#### Your instructions:
The required output is the exact run of lines from the line containing "before = set(bpy.data.objects)" to the line containing "obj.parent = None", inclusive, and nothing besides.

CAD and scene scripts:
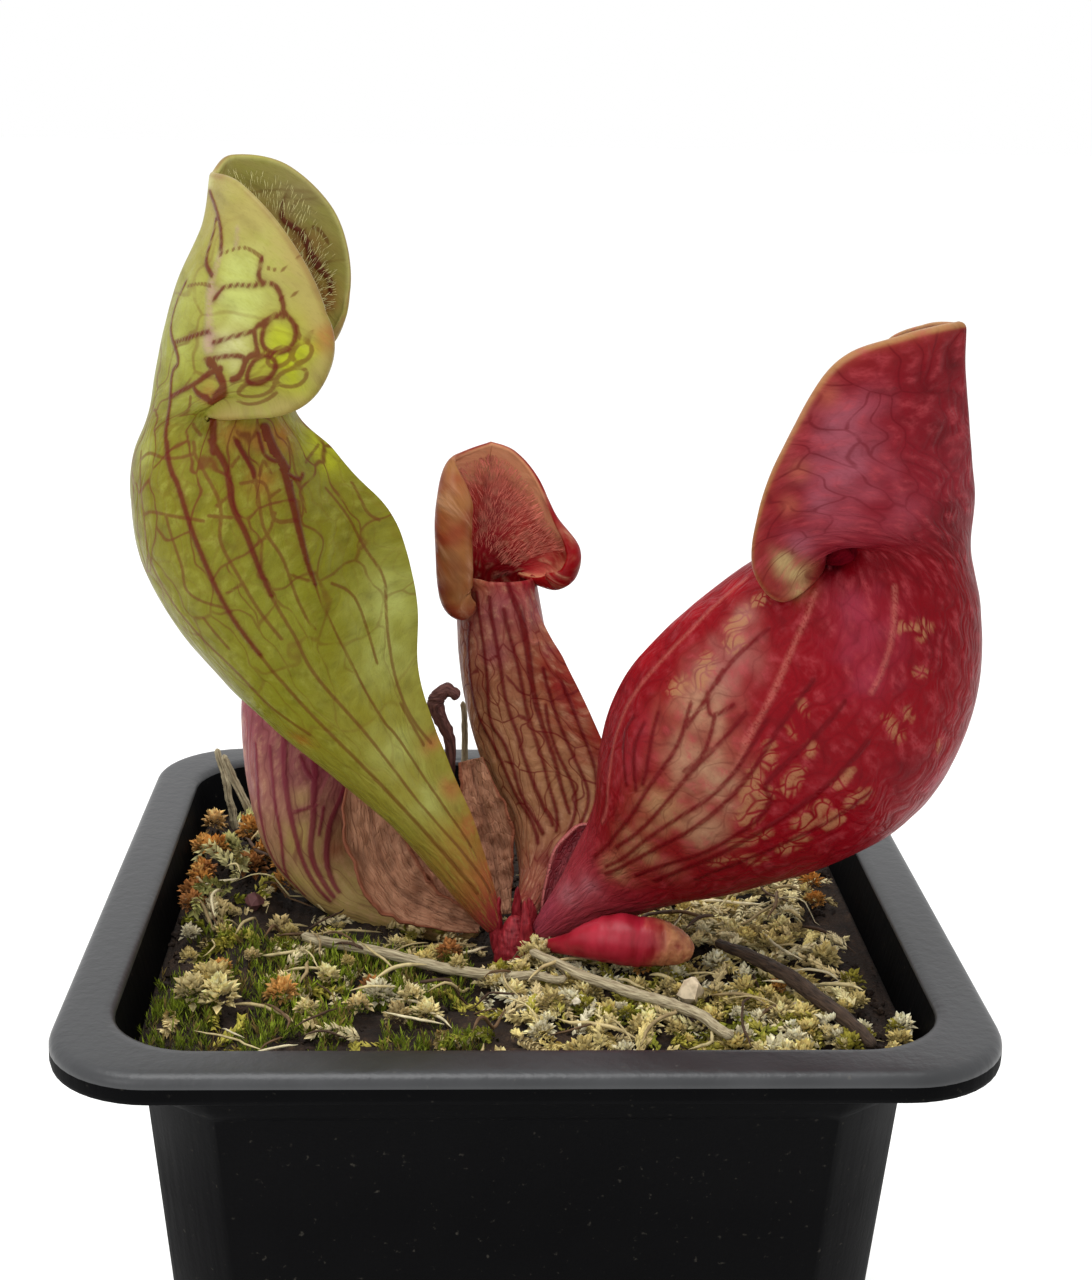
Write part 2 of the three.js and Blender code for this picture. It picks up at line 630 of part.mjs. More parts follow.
const TROUGHS = {
  dried_leaf_left: {
    colour: 'dried',
    rows: [[-4.4, -3.6, -3.8, 0.9], [-8.4, -3.4, -2.6, 1.9], [-12.8, -2.4, -0.6, 3.0],
      [-15.4, -0.8, 3.0, 3.4],
      [-16.6, 1.0, 7.6, 3.0], [-16.8, 3.2, 12.4, 2.0]],
    facing: [0.15, -1, 0.35],
    cup: 0.5,
    wave: 0.5,
    phase: 0.4,
  },
  dried_leaf_inner: {
    colour: 'dried',
    rows: [[-4.4, -1.2, -4.0, 0.8], [-6.6, -1.0, -1.6, 1.7], [-8.8, 0.6, 1.8, 2.6], [-11.0, 2.6, 6.2, 2.6],
      [-12.6, 4.0, 11.0, 1.6]],
    facing: [0.25, -1, 0.25],
    cup: 0.45,
    wave: 0.45,
    phase: 2.1,
  },
  dried_leaf_back: {
    colour: 'dried',
    rows: [[-1.8, -1.0, -3.8, 0.8], [-2.5, 0.9, 0.2, 1.7], [-3.2, 2.4, 4.2, 2.4], [-4.6, 3.2, 8.6, 2.3],
      [-5.6, 4.8, 12.4, 1.3]],
    facing: [0.1, -1, 0.3],
    cup: 0.4,
    wave: 0.5,
    phase: 4.0,
  },
  maroon_leaf: {
    colour: 'maroon',
    rows: [[3.1, -5.2, -3.4, 0.7], [3.9, -3.9, 0.4, 1.2], [5.6, -2.8, 3.9, 1.6], [7.2, -2.3, 6.0, 1.4],
      [8.2, -1.9, 7.2, 0.5]],
    facing: [-0.5, -0.8, 0.5],
    cup: 0.8,
    wave: 0.1,
    phase: 0,
  },
};
const TROUGH_THICKNESS = 0.75;

// Slim round pieces: each row is a point on its middle line and the radius there.
const RODS = {
  small_red_leaf: {
    colour: 'red_leaf',
    sides: 10,
    rows: [[2.6, -10.0, -3.4, 0.7], [4.6, -13.6, -1.6, 1.1], [7.4, -16.0, 0.0, 2.1], [9.6, -16.8, 0.5, 2.6],
      [12.0, -17.0, 0.4, 2.6], [14.4, -17.2, 0.1, 2.3], [16.2, -17.2, -0.4, 1.7], [17.4, -17.2, -0.9, 0.7]],
  },
  withered_tip: {
    colour: 'dried',
    sides: 6,
    rows: [[-8.6, 6.4, -9.0, 0.5], [-8.4, 5.6, 4.0, 0.55], [-7.7, 4.2, 13.6, 0.6], [-8.8, 4.0, 17.2, 0.8],
      [-9.4, 4.0, 19.4, 0.9], [-8.3, 4.0, 20.8, 0.8], [-6.9, 4.0, 20.0, 0.55]],
  },
  pale_stalk: {
    colour: 'twig',
    sides: 5,
    rows: [[-5.9, 14.2, -9.0, 0.42], [-6.1, 14.1, 4.0, 0.42], [-6.4, 14.0, 16.2, 0.35]],
  },
  straw_left: {
    colour: 'twig',
    sides: 5,
    rows: [[-34.6, 30.6, -9.0, 0.5], [-35.4, 31.2, -3.0, 0.5], [-37.2, 32.0, 4.2, 0.4]],
  },
  straw_right: {
    colour: 'twig',
    sides: 5,
    rows: [[-30.6, 24.6, -9.0, 0.55], [-31.8, 24.8, -3.0, 0.55], [-35.6, 25.2, 5.6, 0.4]],
  },
  twig_left: {
    colour: 'twig',
    sides: 5,
    rows: [[-23.7, -8.6, -3.0, 0.5], [-17.1, -12.2, -2.6, 0.6], [-7.6, -16.9, -2.8, 0.55],
      [0.4, -18.8, -2.8, 0.5],
      [4.4, -19.5, -2.8, 0.4]],
  },
  twig_front: {
    colour: 'twig',
    sides: 5,
    rows: [[0.8, -12.8, -2.6, 0.45], [8.8, -21.6, -2.4, 0.6], [15.2, -26.6, -2.4, 0.6],
      [19.8, -32.6, -2.6, 0.5]],
  },
  twig_dark: {
    colour: 'dark_twig',
    sides: 5,
    rows: [[20.6, -10.6, -2.6, 0.5], [25.2, -17.4, -2.0, 0.75], [29.4, -25.6, -2.0, 0.8],
      [33.0, -34.6, -2.6, 0.6]],
  },
};

function rodAlong(rows, sides, steps, grow) {
  const path = [];
  const radii = [];
  for (let i = 0; i <= steps; i += 1) {
    const [x, y, z, radius] = along(rows, i / steps);
    path.push(vec(x, y, z));
    radii.push(radius + grow);
  }
  return rod(path, radii, sides);
}

// Crown: a short stem, half buried, with a few pointed bracts round its top.
const CROWN_STEM = [[-13, 1.4], [-9, 2.3], [-5.5, 2.4], [-3, 2.1], [-1.2, 1.5], [0, 0.8]];
const CROWN_REACH = 3;

function makeCrown() {
  const [x, y] = CROWN_AT;
  const stem = rod(CROWN_STEM.map(([z]) => vec(x, y, z)), CROWN_STEM.map(([, radius]) => radius), 8);
  const bracts = [0, 1, 2, 3].map((k) => {
    const turn = k * 2.4 + 0.5;
    const out = (reach, z) => vec(x + reach * Math.cos(turn), y + reach * Math.sin(turn), z);
    const path = [out(1.2, -7), out(2.0, -3.8), out(2.1, -1.2), out(1.7, 0.6 + 0.3 * k)];
    return rod(path, [0.6, 0.8, 0.6, 0.2], 4);
  });
  return joined([stem, ...bracts]);
}

function crownHole() {
  const [x, y] = CROWN_AT;
  const reach = CROWN_REACH + GAP;
  return rod([vec(x, y, -13 - GAP), vec(x, y, -9), vec(x, y, 6)], [1.4 + GAP, reach, reach], 12);
}

// Assembly: the plant and its ground are drawn from the rim's top, so their group stands at that height.
const root = new THREE.Group();
const atRim = new THREE.Group();
atRim.position.z = POT_HEIGHT;
root.add(atRim);

function meshOf(name, colour, solid) {
  const [tint, roughness] = COLOURS[colour];
  const material = new THREE.MeshStandardMaterial({ color: tint, roughness, metalness: 0 });
  const mesh = new THREE.Mesh(geometryFrom(solid), material);
  mesh.name = name;
  return mesh;
}

root.add(meshOf('pot', 'pot', makePot()));

const feet = [];
for (const [name, leaf] of Object.entries(PITCHERS)) {
  const mesh = meshOf(name, leaf.colour, pitcher(leaf));
  mesh.position.set(...leaf.foot, 0);
  mesh.rotation.z = THREE.MathUtils.degToRad(leaf.azimuth);
  atRim.add(mesh);
  const foot = footprint(leaf.stations, LEAF_WALL / 2 + GAP, leaf.buriedUpTo);
  feet.push(foot.rotate([0, 0, leaf.azimuth]).translate([...leaf.foot, 0]));
}

const inGround = [crownHole(), ...feet];
for (const [name, leaf] of Object.entries(TROUGHS)) {
  atRim.add(meshOf(name, leaf.colour, trough(leaf, TROUGH_THICKNESS, 0)));
  inGround.push(trough(leaf, TROUGH_THICKNESS + 2 * GAP, GAP));
}
for (const [name, piece] of Object.entries(RODS)) {
  const steps = (piece.rows.length - 1) * 2;
  atRim.add(meshOf(name, piece.colour, rodAlong(piece.rows, piece.sides, steps, 0)));
  inGround.push(rodAlong(piece.rows, piece.sides, steps, GAP));
}
atRim.add(meshOf('crown', 'crown', mainBody(makeCrown().subtract(joined(feet)))));

// Ground: peat fills the pot, and moss and sphagnum lie on it in patches.
const POT_MOUTH_AREA = [-40, 40, -40, 40];
const GROUND_STEP = 5;
const PATCH_STEP = 3.5;
const filling = potFilling().translate(0, 0, -POT_HEIGHT);
const holes = joined(inGround);
const peat = below(peatTop, POT_MOUTH_AREA, GROUND_STEP).intersect(filling).subtract(holes);
atRim.add(meshOf('growing_medium', 'peat', mainBody(peat)));

const overPeat = below((x, y) => peatTop(x, y) + GAP, POT_MOUTH_AREA, GROUND_STEP);
const PATCHES = {
  moss_green: {
    colour: 'moss',
    outline: MOSS_OUTLINE,
    top: mossTop,
    growth: () => tufts(MOSS_OUTLINE, mossTop, 50, 1.9, 3),
  },
  sphagnum_pale: {
    colour: 'pale',
    outline: PALE_OUTLINE,
    top: paleTop,
    growth: () => strands(PALE_OUTLINE, paleTop, 34, 6, 0.85, 5),
  },
  sphagnum_rust: {
    colour: 'rust',
    outline: RUST_OUTLINE,
    top: rustTop,
    growth: () => strands(RUST_OUTLINE, rustTop, 12, 3.8, 0.85, 9),
  },
};

for (const [name, patch] of Object.entries(PATCHES)) {
  const xs = patch.outline.map(([x]) => x);
  const ys = patch.outline.map(([, y]) => y);
  const area = [Math.min(...xs) - 1, Math.max(...xs) + 1, Math.min(...ys) - 1, Math.max(...ys) + 1];
  const bed = below(patch.top, area, PATCH_STEP).intersect(patchPrism(patch.outline));
  const grown = joined([bed, ...patch.growth()]).intersect(filling);
  atRim.add(meshOf(name, patch.colour, mainBody(grown.subtract(overPeat).subtract(holes))));
}

export default root;
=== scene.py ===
import math

import bpy
import numpy as np
from mathutils import Matrix, Vector
from mathutils.kdtree import KDTree


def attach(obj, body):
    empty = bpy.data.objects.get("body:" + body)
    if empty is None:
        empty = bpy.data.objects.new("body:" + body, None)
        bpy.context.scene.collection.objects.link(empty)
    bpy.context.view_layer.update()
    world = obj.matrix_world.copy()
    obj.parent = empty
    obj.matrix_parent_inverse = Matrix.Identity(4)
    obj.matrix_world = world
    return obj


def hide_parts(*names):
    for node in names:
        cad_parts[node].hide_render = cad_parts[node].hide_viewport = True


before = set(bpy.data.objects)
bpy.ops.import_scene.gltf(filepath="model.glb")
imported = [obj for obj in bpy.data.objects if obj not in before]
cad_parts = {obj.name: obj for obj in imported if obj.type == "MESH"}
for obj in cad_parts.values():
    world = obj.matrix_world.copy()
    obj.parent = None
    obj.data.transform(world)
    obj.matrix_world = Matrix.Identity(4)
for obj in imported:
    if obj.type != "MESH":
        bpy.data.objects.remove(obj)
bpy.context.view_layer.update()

# Floor, light and camera. The pot stands on a plain pale floor under one broad overhead
# softbox, with a white surround that the waxy leaves and the black rim mirror faintly.
stage = bpy.context.scene
stage.view_settings.view_transform = "Standard"
stage.view_settings.look = "None"

EYE = Vector((-0.007, -0.2072, 0.1675))
TURN, DIP, TILT = math.radians(2.6), math.radians(16.07), math.radians(1.12)
ahead = Vector((math.sin(TURN) * math.cos(DIP), math.cos(TURN) * math.cos(DIP), -math.sin(DIP)))
level = Vector((math.cos(TURN), -math.sin(TURN), 0))
upward = level.cross(ahead)
right = math.cos(TILT) * level + math.sin(TILT) * upward
top = math.cos(TILT) * upward - math.sin(TILT) * level
FOCAL_PIXELS, PHOTO_HEIGHT = 2009.4, 1280
lens = bpy.data.cameras.new("eye")
lens.sensor_fit = "VERTICAL"
lens.sensor_height = 36
lens.lens = FOCAL_PIXELS / PHOTO_HEIGHT * lens.sensor_height
lens.clip_start = 0.01
eye = bpy.data.objects.new("eye", lens)
stage.collection.objects.link(eye)
eye.matrix_world = Matrix((
    (right.x, top.x, -ahead.x, EYE.x),
    (right.y, top.y, -ahead.y, EYE.y),
    (right.z, top.z, -ahead.z, EYE.z),
    (0, 0, 0, 1),
))
stage.camera = eye

room = bpy.data.worlds.new("room")
room.use_nodes = True
room.node_tree.nodes["Background"].inputs["Color"].default_value = (1, 1, 1, 1)
room.node_tree.nodes["Background"].inputs["Strength"].default_value = 1.0
stage.world = room


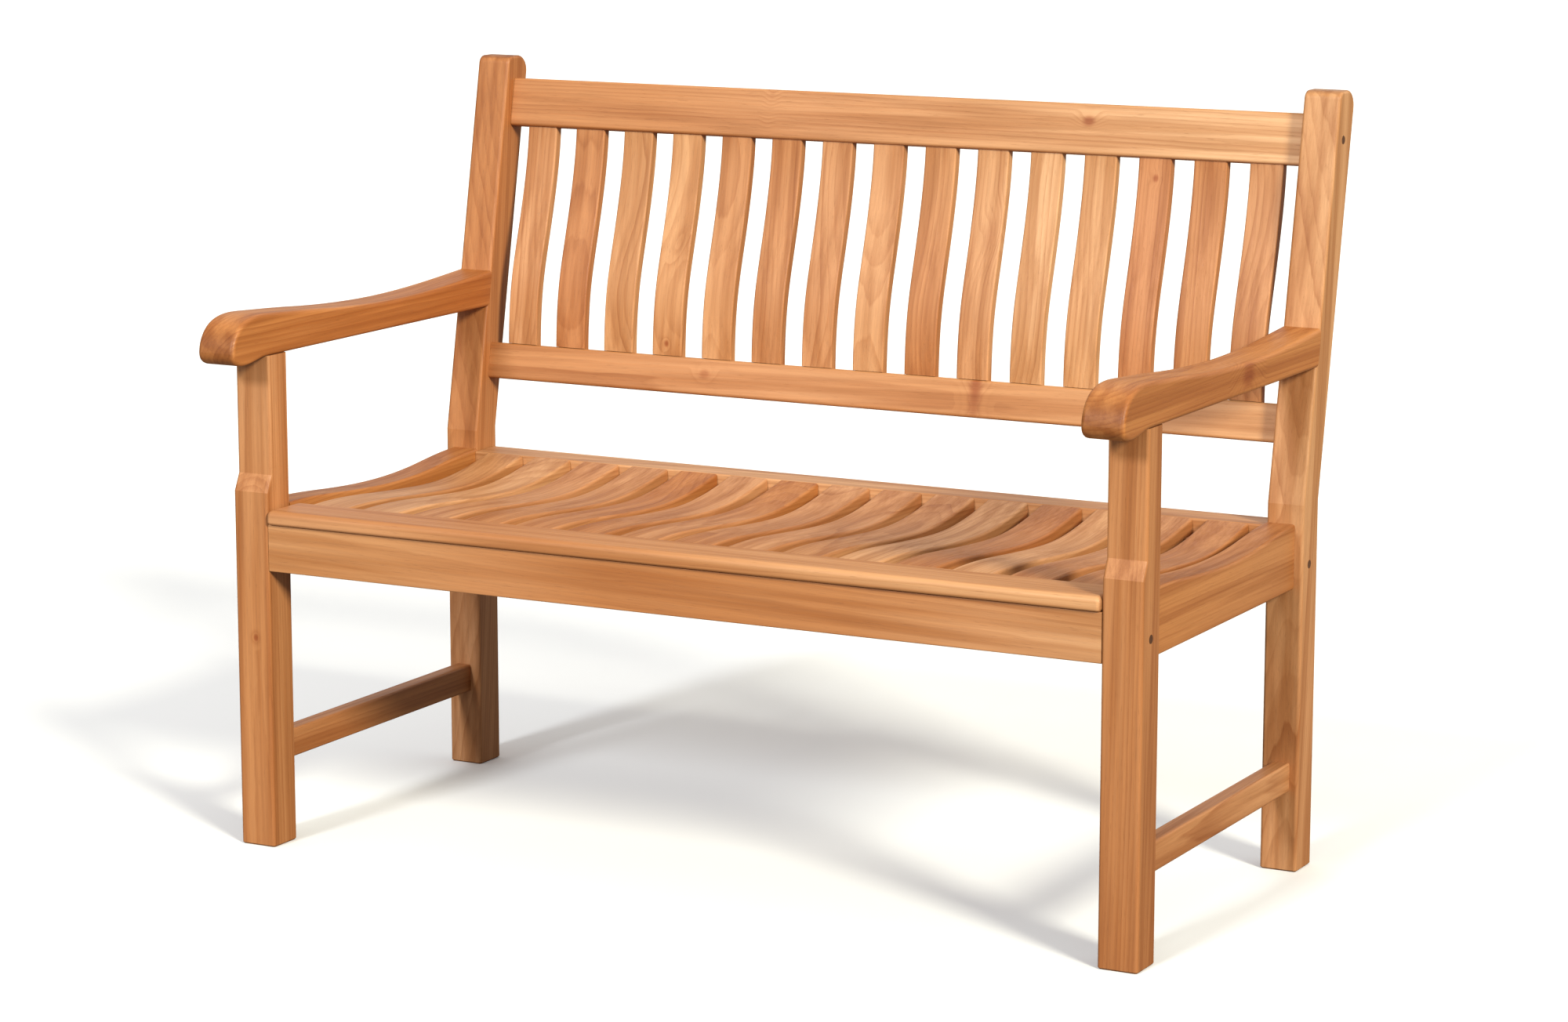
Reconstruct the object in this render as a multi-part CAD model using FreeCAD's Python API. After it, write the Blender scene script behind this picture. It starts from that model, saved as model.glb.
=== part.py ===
import FreeCAD, Part
import math
import os

# ---------------------------------------------------------------------------
# Two-seat slatted teak garden bench.  Millimetres, Z up, seat faces -Y.
# Pieces are drawn with Y = 0 on the front face of the front legs and are
# moved at the end so that the origin is under the middle of the bench.
# ---------------------------------------------------------------------------

# Overall
WIDTH = 1200.0            # outside to outside of the legs
FIT = 0.15                # clearance left around every tenon, dowel and butt
END_GAP = 0.5             # at each end of the front strip and the front bearer
SIDE_GAP = 0.2            # between the side rails and what runs across between them
NEAR = 0.6                # an edge this close to a face belongs to that face
LONG = 100.0              # an edge longer than this runs the length of its piece

# Legs
FRONT_LEG_X = 49.0
FRONT_LEG_Y = 49.0
SHOULDER_STEP = 10.0      # front face steps back above the seat
SHOULDER_LOW = 443.0
SHOULDER_HIGH = 464.0
REAR_LEG_X = 47.0
REAR_LEG_Y = 49.2
REAR_LEG_FRONT = 480.6    # front face of the rear legs, below the seat
REAR_LEG_TOP = 932.0
RAKE = 0.192              # backward lean of the posts, run over rise
KINK_Z = 449.0            # height where the rear leg starts to lean
LEG_ARRIS = 4.0
FOOT_CHAMFER = 2.0
POST_TOP_FRONT_R = 11.0
POST_TOP_REAR_R = 20.0

# Side frames
RAIL_LOW = 346.5
SIDE_RAIL_OUT = 11.0      # outer face set in from the outer face of the leg
SIDE_RAIL_X = 37.5
STRETCHER_X = 22.0
STRETCHER_LOW = 98.5
STRETCHER_H = 36.0
SIDE_ARRIS = 3.0          # on the long edges of rails and stretchers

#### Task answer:
before = set(bpy.data.objects)
bpy.ops.import_scene.gltf(filepath="model.glb")
imported = [obj for obj in bpy.data.objects if obj not in before]
cad_parts = {obj.name: obj for obj in imported if obj.type == "MESH"}
for obj in cad_parts.values():
    world = obj.matrix_world.copy()
    obj.parent = None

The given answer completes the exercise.